- _GIVEN DATA_:

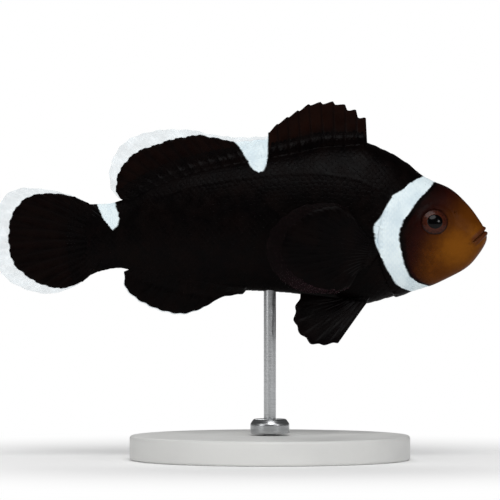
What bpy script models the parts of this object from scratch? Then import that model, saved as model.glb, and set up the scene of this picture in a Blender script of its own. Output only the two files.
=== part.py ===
"""A black ocellaris clownfish, life size, held over a round base by one upright rod.

The fish swims level and faces +X, with its right side towards -Y. Its own sizes are in millimetres, with
heights counted from a level midline through the snout, and an empty lifts the pieces over the base.
The rod stands on the world's Z axis and the base's underside is at Z = 0.
"""

import bmesh
import bpy
import numpy as np
from mathutils import Matrix

MM = 0.001  # the sizes below are millimetres, and the scene is in metres

# Places of the fish over its base.
MIDLINE_HEIGHT = 36.5  # from the table to the fish's midline
ROD_STATION = 0.8  # where along the fish the rod meets its belly

# The body seen from the side, as (station, height) from the snout's tip back.
TIP = 36.4
BACK = (
    (TIP, -0.1), (36.1, 1.2), (35.3, 2.6), (33.3, 5.3), (30.3, 8.0), (27.7, 9.2), (25.7, 10.3), (23.5, 12.1),
    (19.5, 14.4), (15.5, 15.7), (10.0, 15.5), (3.3, 14.1), (-4.0, 12.8), (-12.0, 11.1), (-19.2, 8.4),
    (-23.5, 6.1), (-26.0, 5.4), (-29.0, 5.2),
)
BELLY = (
    (TIP, -0.1), (36.0, -1.2), (35.2, -2.3), (33.3, -4.6), (30.3, -6.4), (26.4, -8.2), (20.5, -9.8),
    (16.2, -10.8), (10.7, -10.1), (3.8, -9.0), (-7.4, -8.5), (-15.6, -7.2), (-20.5, -5.9), (-24.0, -5.1),
    (-26.7, -5.6), (-29.0, -6.4),
)
# Half the body's width at its widest level, as (station, half width).
HALF_WIDTH = (
    (TIP, 0.0), (35.8, 1.5), (34.0, 2.6), (31.0, 3.5), (27.6, 4.3), (23.5, 5.1), (19.0, 5.7), (14.0, 5.8),
    (8.0, 5.4), (0.0, 4.6), (-8.0, 3.5), (-16.0, 2.5), (-23.0, 1.6), (-29.0, 0.9),
)
WIDEST_LEVEL = 0.46  # of the way up from the belly to the back
RING_SIDES = 24

# Lengths of the body, as stations.
SNOUT = 36.3
HEAD_REAR = 16.0  # behind the furthest point of the opercle margin
TRUNK_FRONT = 25.0  # ahead of the nape's end of that margin
STALK_FRONT = -22.5
STALK_REAR = -28.5
HEAD_RINGS = 18
TRUNK_RINGS = 22
STALK_RINGS = 6
RING_BUNCHING = 1.6  # rings stand closer together towards the snout by this power

# Gaps and plates.
GAP = 0.3  # between touching pieces
PLATE_DEPTH = 1.1  # of a gill cover
FIN_THICKNESS = 0.6

# The opercle margin parts head from trunk: an oval across the fish, reaching past the snout.
MARGIN_CENTRE = (41.3, -1.0)
MARGIN_RADII = (23.0, 18.2)
MARGIN_SIDES = 96
# A gill cover: an oval, cut short behind by the opercle margin.
COVER_CENTRE = (21.3, -1.6)
COVER_RADII = (3.9, 6.0)
COVER_SIDES = 32
CHEEK_FRONT = 29.0  # the plates' beds stay behind this station

# The lower jaw, from the lips along the gape to its corner and down to the throat.
LIPS = (37.5, 1.5)
GAPE_CORNER = (33.7, -1.15)
THROAT = (30.0, -7.5)
CHIN = (37.5, -7.5)
JAW_SHIFT = (-0.25, 0.25)  # of the cut round it, which leaves the gap

# An eye: a flattened ball that stands a little out of its socket.
EYE_STATION = 27.6
EYE_HEIGHT = 2.44
EYE_RADII = (2.8, 1.6, 2.55)
EYE_BULGE = 0.6  # past the side of the head
EYE_SEGMENTS = 20
EYE_RINGS = 12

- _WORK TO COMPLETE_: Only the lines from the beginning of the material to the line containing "ROD_STATION = 0.8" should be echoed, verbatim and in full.

- _THE SOLUTION_:
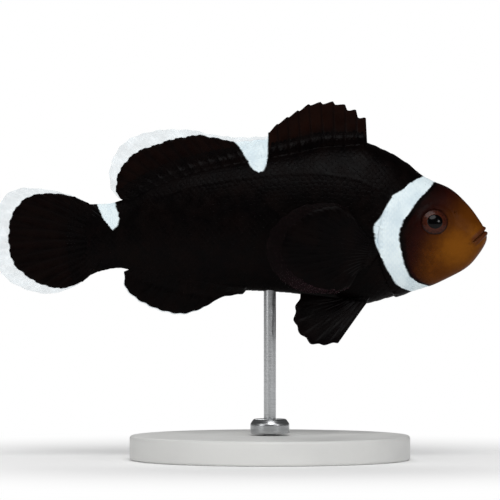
What bpy script models the parts of this object from scratch? Then import that model, saved as model.glb, and set up the scene of this picture in a Blender script of its own. Output only the two files.
=== part.py ===
"""A black ocellaris clownfish, life size, held over a round base by one upright rod.

The fish swims level and faces +X, with its right side towards -Y. Its own sizes are in millimetres, with
heights counted from a level midline through the snout, and an empty lifts the pieces over the base.
The rod stands on the world's Z axis and the base's underside is at Z = 0.
"""

import bmesh
import bpy
import numpy as np
from mathutils import Matrix

MM = 0.001  # the sizes below are millimetres, and the scene is in metres

# Places of the fish over its base.
MIDLINE_HEIGHT = 36.5  # from the table to the fish's midline
ROD_STATION = 0.8  # where along the fish the rod meets its belly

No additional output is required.